"I Get Along Without You Wery Well (Except Sometimes)"
17:06 & 24.02.02
I get along without you very well
Of course, I do
Except when soft rains fall
And drip from leaves then I recall
The thrill of being sheltered
In your arms
Of course, I do
But I get along without you very well
I am not seeing Anders after all today. He almost broke his back in a snowboard – accident on Friday. No wonder he didn’t reply my messages on Friday, when he was busy at the hospital. He said his back would probably hurt for a few weeks. Things like this wake me up. I tend to forget that there’s a big number of people that have broken their back’s “around” me, or they have died.
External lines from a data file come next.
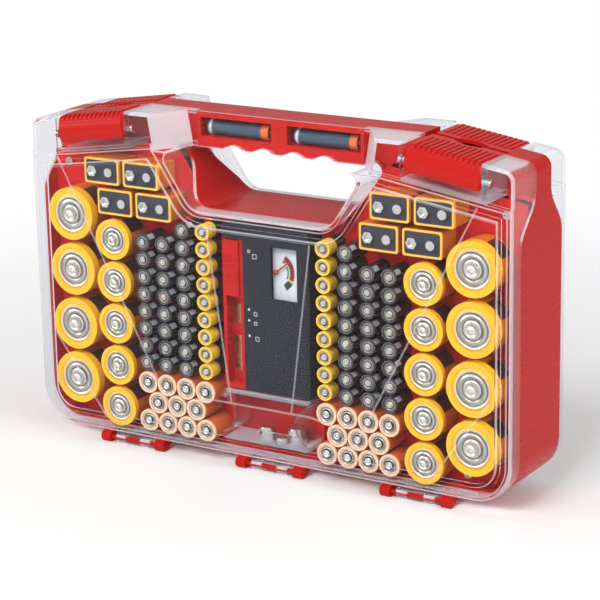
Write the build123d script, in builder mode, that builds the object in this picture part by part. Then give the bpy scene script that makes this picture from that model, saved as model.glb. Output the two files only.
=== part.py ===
"""Double-sided battery storage case: a red moulded case with a hand hole, a clear hinged lid on
each face, cells standing in a front tray, a removable tester and a coin cell box.

Frame: millimetres, +X right, front of the case towards -Y, +Z up. The origin is on the table,
under the middle of the case.
"""
from build123d import *
from math import atan2, cos, degrees, radians, sin, sqrt, tan
import os

os.makedirs("parts", exist_ok=True)

# ---------------------------------------------------------------- cells
D_RADIUS, D_LENGTH = 17.1, 61.5
C_RADIUS, C_LENGTH = 13.1, 50.0
AA_RADIUS, AA_LENGTH = 7.1, 50.5
AAA_RADIUS, AAA_LENGTH = 5.15, 44.5
NINE_WIDTH, NINE_HEIGHT, NINE_LENGTH = 26.5, 16.6, 46.4
nine_corner_radius = 1.6
nine_stud_radius = 2.9
nine_stud_height = 2.6
nine_stud_pitch = 12.7
nine_rim = 1.3
cap_share = 0.8  # radius of a cell's metal end disc, as a share of the cell's
cap_depth = 0.8

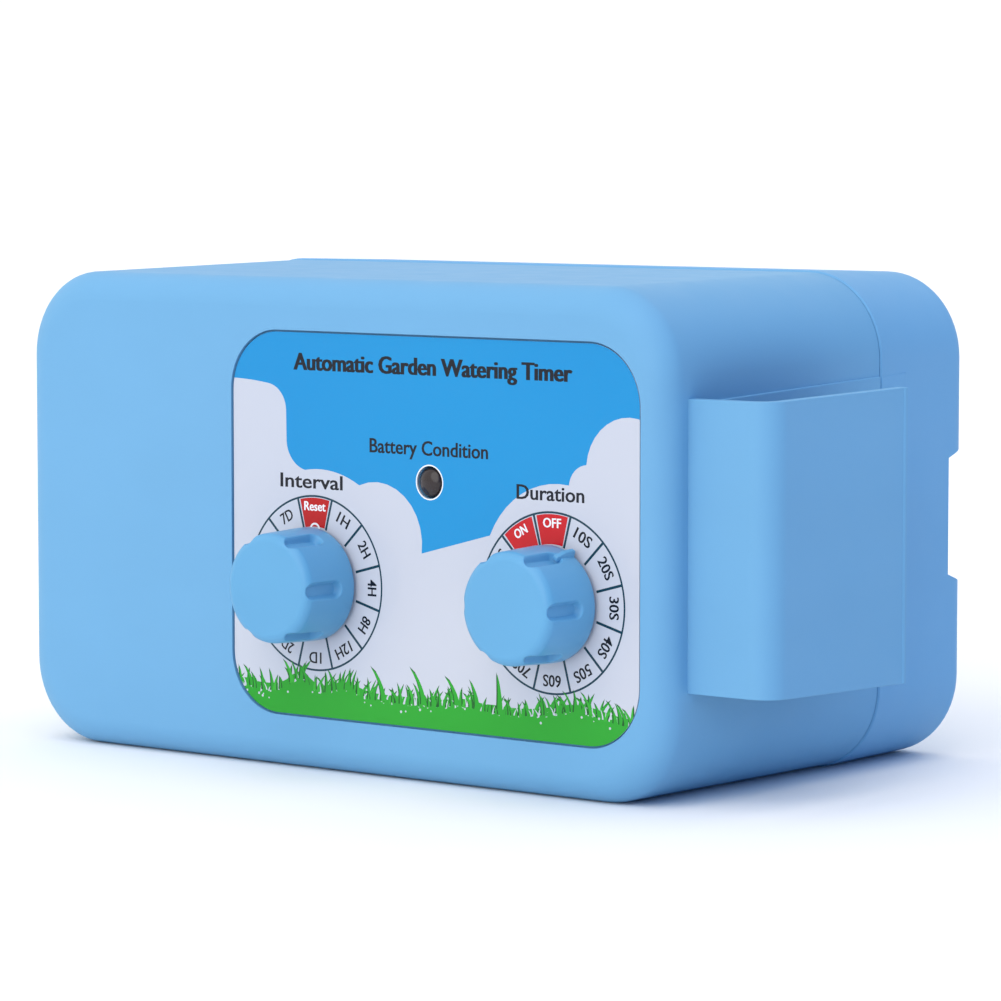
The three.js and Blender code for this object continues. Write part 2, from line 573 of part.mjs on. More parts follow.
// One sheet-metal terminal: a plate behind one or two cells, a spring cone for each minus end.
function terminal(side, cells) {
  const wallX = side > 0 ? BAY.x1 : BAY.x0;
  const near = wallX - side * GAP;
  const far = near - side * 0.5;
  const low = cellZ(cells[0]) - 5;
  const high = cellZ(cells[cells.length - 1]) + 5;
  let body = solid(block(Math.min(near, far), Math.max(near, far), CELL_Y - 6, CELL_Y + 5, low, high));
  for (const index of cells) {
    const plus = cellPlusRight(index) === (side > 0);
    const profile = plus ? [[0, -0.3], [2.2, -0.3], [1.8, 0.5], [0, 0.5]]
      : [[0, -0.3], [4.6, -0.3], [4.6, 0.5], [2.6, 5.4], [0, 5.4]];
    const contact = turned(profile, 14);
    const turnedIn = side > 0 ? alongMinusX(contact) : alongX(contact);
    body = join(body, turnedIn.translate(far, CELL_Y, cellZ(index)));
  }
  return toGeometry(body);
}

// ---------------------------------------------------------------- inner wires
function wire(points) {
  const section = new THREE.Shape();
  const radius = 0.75;
  for (let i = 0; i < 8; i += 1) {
    const angle = i / 8 * 2 * Math.PI;
    if (i === 0) section.moveTo(radius, 0);
    else section.lineTo(radius * Math.cos(angle), radius * Math.sin(angle));
  }
  section.closePath();
  const path = new THREE.CatmullRomCurve3(points.map((point) => new THREE.Vector3(...point)));
  return new THREE.ExtrudeGeometry(section, { steps: 12, extrudePath: path, bevelEnabled: false });
}

// ---------------------------------------------------------------- scene graph
const timer = new THREE.Group();

function add(parent, name, geometry, finish, place = [0, 0, 0]) {
  const mesh = new THREE.Mesh(closed(geometry), new THREE.MeshStandardMaterial(finish));
  mesh.name = name;
  mesh.position.set(...place);
  parent.add(mesh);
  return mesh;
}

function subassembly(x, y, z) {
  const group = new THREE.Group();
  group.position.set(x, y, z);
  timer.add(group);
  return group;
}

add(timer, 'front_shell', frontShell(), FINISH.caseBlue);
add(timer, 'rear_cover', rearCover(), FINISH.caseBlue);
add(timer, 'battery_door', batteryDoor(), FINISH.caseBlue);
add(timer, 'label_panel', labelPanel(), FINISH.print);

// Clockwise sectors from the top of the dial to where each knob rests.
const dials = [['interval', DIAL.intervalX, 9], ['duration', DIAL.durationX, 1]];
for (const [name, x, sectors] of dials) {
  const dial = subassembly(x, 0, DIAL.z);
  const turn = sectors / DIAL.sectors * 2 * Math.PI;
  add(dial, `${name}_knob`, knob(), FINISH.knobBlue).rotation.y = turn;
  add(dial, `${name}_switch_shaft`, switchShaft(), FINISH.steel).rotation.y = turn;
  add(dial, `${name}_switch_body`, switchBody(), FINISH.black);
  const { hole, across, washer, washerBack, back, front } = SWITCH_NUT;
  const flatRing = ring(hole, washer, washerBack, back - GAP, 16);
  add(dial, `${name}_switch_washer`, alongMinusY(flatRing), FINISH.nickel);
  add(dial, `${name}_switch_nut`, alongMinusY(hexNut(hole, across, back, front)), FINISH.nickel);
}

add(timer, 'status_led', statusLed(), FINISH.lens, [LED.x, 0, LED.z]);
add(timer, 'control_board', controlBoard(), FINISH.board);
const chipFace = BOARD.back + GAP;
add(timer, 'microcontroller', block(5, 23, chipFace, chipFace + 2.2, 27, 34.5), FINISH.black);
add(timer, 'supply_capacitor', roundY(4, 34, 56, chipFace, chipFace + 11, 20), FINISH.sleeve);
add(timer, 'wire_connector', block(-14, -2, chipFace, chipFace + 7.7, 20, 28), FINISH.pumpWhite);
BOARD_SCREWS.forEach(([x, z], i) => {
  add(timer, `board_screw_${i + 1}`, screw(2.4, 1, 10), FINISH.steel, [x, chipFace, z]);
});

const pump = subassembly(PUMP.x, PUMP.y, 0);
add(pump, 'motor_can', motorCan(), FINISH.steel);
add(pump, 'motor_end_cap', alongZ(ring(MOTOR.bearing, MOTOR.endCap, ...LEVEL.endCap)), FINISH.black);
add(pump, 'motor_rotor', motorRotor(), FINISH.steel);
add(pump, 'pump_eccentric', pumpEccentric(), FINISH.pumpWhite);
add(pump, 'pump_crankcase', pumpCrankcase(), FINISH.black);
add(pump, 'pump_diaphragm', pumpDiaphragm(), FINISH.rubber);
add(pump, 'pump_valve_plate', pumpValvePlate(), FINISH.pumpWhite);
add(pump, 'pump_head', pumpHead(), FINISH.black);
const cushion = ring(CUSHION.inner, CUSHION.outer, ...LEVEL.cushion, 28);
add(pump, 'pump_cushion', alongZ(cushion), FINISH.rubber);
add(pump, 'pump_cradle', pumpCradle(), FINISH.pumpWhite);
pumpScrewSpots.forEach(([x, y], i) => {
  const place = [x, y, LEVEL.head[1] + GAP];
  add(pump, `head_screw_${i + 1}`, screw(2.2, 0.95, 20).rotateX(Math.PI / 2), FINISH.steel, place);
});
[-1, 1].forEach((side, i) => {
  const place = [side * CRADLE.screwX, CRADLE.plate[1] + GAP, CRADLE.screwZ];
  add(pump, `cradle_screw_${i + 1}`, screw(2.6, 1.1, 13), FINISH.steel, place);
});

for (const [name, y] of [['inlet', -PORT.y], ['outlet', PORT.y]]) {
  const port = subassembly(0, y, PORT.z);
  const seal = new THREE.TorusGeometry(PORT_SEAL.radius, PORT_SEAL.thickness, 6, 18).rotateY(Math.PI / 2);
  const nut = hexNut(PORT_HOLE, PORT_NUT.across, PORT_NUT.inner, PORT_NUT.outer);
  const tube = ring(TUBE.inner, TUBE.outer, TUBE.from, TUBE.to, 16);
  add(port, `${name}_port`, portBody(), FINISH.caseBlue);
  add(port, `${name}_seal`, seal, FINISH.rubber, [PORT_SEAL.x, 0, 0]);
  add(port, `${name}_nut`, alongMinusX(nut), FINISH.pumpWhite);
  add(port, `${name}_tube`, alongMinusX(tube), FINISH.silicone);
}

for (let i = 0; i < CELL.count; i += 1) {
  add(timer, `battery_cell_${i + 1}`, cellBody(i), FINISH.cell, [0, CELL_Y, cellZ(i)]);
}
const terminals = [[1, [0, 1]], [1, [2, 3]], [-1, [0]], [-1, [1, 2]], [-1, [3]]];
terminals.forEach(([side, cells], i) => {
  add(timer, `battery_terminal_${i + 1}`, terminal(side, cells), FINISH.nickel);
});

corners.forEach(([x, z], i) => {
  add(timer, `case_screw_${i + 1}`, screw(2.7, 1.3, 16), FINISH.steel, [x, CASE_SCREW.seat + GAP, z]);
});

// Each wire starts at the battery bay or the motor and ends square on the board's plug.
const plugY = chipFace + 7.7 + GAP;
const intoPlug = (x) => [[x, plugY + 4, 24], [x, plugY, 24]];
const batteryWire = (index, ...rest) => {
  const z = cellZ(index);
  return [[-0.9, BAY_WIRE.y, z], [-3.5, BAY_WIRE.y, z], ...rest];
};
const wires = {
  battery_wire_plus: batteryWire(0, [-10, 27, 22], [-14, 10, 23], ...intoPlug(-12.5)),
  battery_wire_minus: batteryWire(3, [-10, 27, 62], [-12, 8, 44], ...intoPlug(-9.5)),
  motor_wire_plus: [[-32, 4, 7.2], [-26, 3, 5.2], [-15, -2, 10], ...intoPlug(-6.5)],
  motor_wire_minus: [[-32, -4, 7.2], [-25, -5, 4.6], [-12, -7, 9], ...intoPlug(-3.5)],
};
for (const [name, points] of Object.entries(wires)) {
  add(timer, name, wire(points), name.endsWith('plus') ? FINISH.red : FINISH.black);
}

export default timer;
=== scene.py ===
"""Looks of a battery drip irrigation timer: fine moulded shells, printed dial label, fluted knobs,
hose barbs, battery bay and studio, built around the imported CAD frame.

Lengths are millimetres in the row frame and become metres where a mesh is made."""
import json
import math
import random

import bpy
import numpy as np
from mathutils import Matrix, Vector
from mathutils.geometry import delaunay_2d_cdt


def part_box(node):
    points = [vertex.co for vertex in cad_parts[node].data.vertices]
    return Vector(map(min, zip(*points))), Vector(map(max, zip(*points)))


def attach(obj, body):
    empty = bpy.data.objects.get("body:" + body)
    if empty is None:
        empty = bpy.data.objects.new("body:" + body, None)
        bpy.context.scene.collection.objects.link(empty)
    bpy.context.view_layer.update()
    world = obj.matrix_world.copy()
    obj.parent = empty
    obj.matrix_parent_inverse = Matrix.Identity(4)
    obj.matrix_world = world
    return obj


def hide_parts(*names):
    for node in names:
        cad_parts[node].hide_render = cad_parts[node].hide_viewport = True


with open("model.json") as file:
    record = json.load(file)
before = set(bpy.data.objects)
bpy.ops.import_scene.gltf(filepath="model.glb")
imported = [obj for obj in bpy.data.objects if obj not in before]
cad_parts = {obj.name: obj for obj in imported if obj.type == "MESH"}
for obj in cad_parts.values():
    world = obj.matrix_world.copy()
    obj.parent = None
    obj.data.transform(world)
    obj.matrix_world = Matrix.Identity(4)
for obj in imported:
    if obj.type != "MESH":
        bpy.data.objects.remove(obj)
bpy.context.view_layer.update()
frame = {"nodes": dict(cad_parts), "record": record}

MM = 0.001
TAU = 2 * math.pi

# --- sizes, millimetres


def box_mm(node):
    """Low and high corner of a CAD node."""
    low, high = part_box(node)
    return low / MM, high / MM


cover_high = box_mm("rear_cover")[1]
label_low, label_high = box_mm("label_panel")
shell_low, shell_high = box_mm("front_shell")

FRONT = shell_low.y
REAR = cover_high.y
HEIGHT = cover_high.z
HALF = 75.0  # half the width of the case at the seam
CORNER = 15.1
WALL = 2.4
PANEL = 2.8  # thickness of the front panel
COVER_PANEL = 2.6
SEAM = shell_high.y + 0.15
SEAM_GAP = 0.2
DRAFT_FRONT = 0.015  # how much the sides draw in per millimetre, in front of the seam and behind it
DRAFT_REAR = 0.019
FILLET_FRONT = 5.2
FILLET_REAR = 4.2
EDGE = 0.3  # radius of small moulded edges
SEAM_STEP = 0.28  # how far the cover's rim stands proud of the shell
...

It’s the first time I am close to someone who has been lucky. I woke up this morning with the terrible memories from Jerry’s car accident. Ten minutes after I had kissed him good night. I told Anders that I love him (the friendly way).
I’ve had terrible nightmares. If I start having nightmares, it tends to be one every night. There’s a man who has tried to rape several girls. The rape statistics are high here. I dreamt that every man was after me, and a potential rapist. Mum said I should be careful (I’ve got my part of bad luck), even on my way home from the bus stop.
I’ve become a huge fan of “Sex in the City”. It has changed my view on things. Of course there’s quite some difference between a TV show and real life, but now the fact that I have a lover isn’t so secret any more. My flatmates still don’t know who he really is, and what sort of relationship we have, but… it’s not their business. I’ve become a little less tender. But just a little bit.
I catch myself talking from solar plexus and up, not my stomach. I think it’s because I still don’t feel "safe".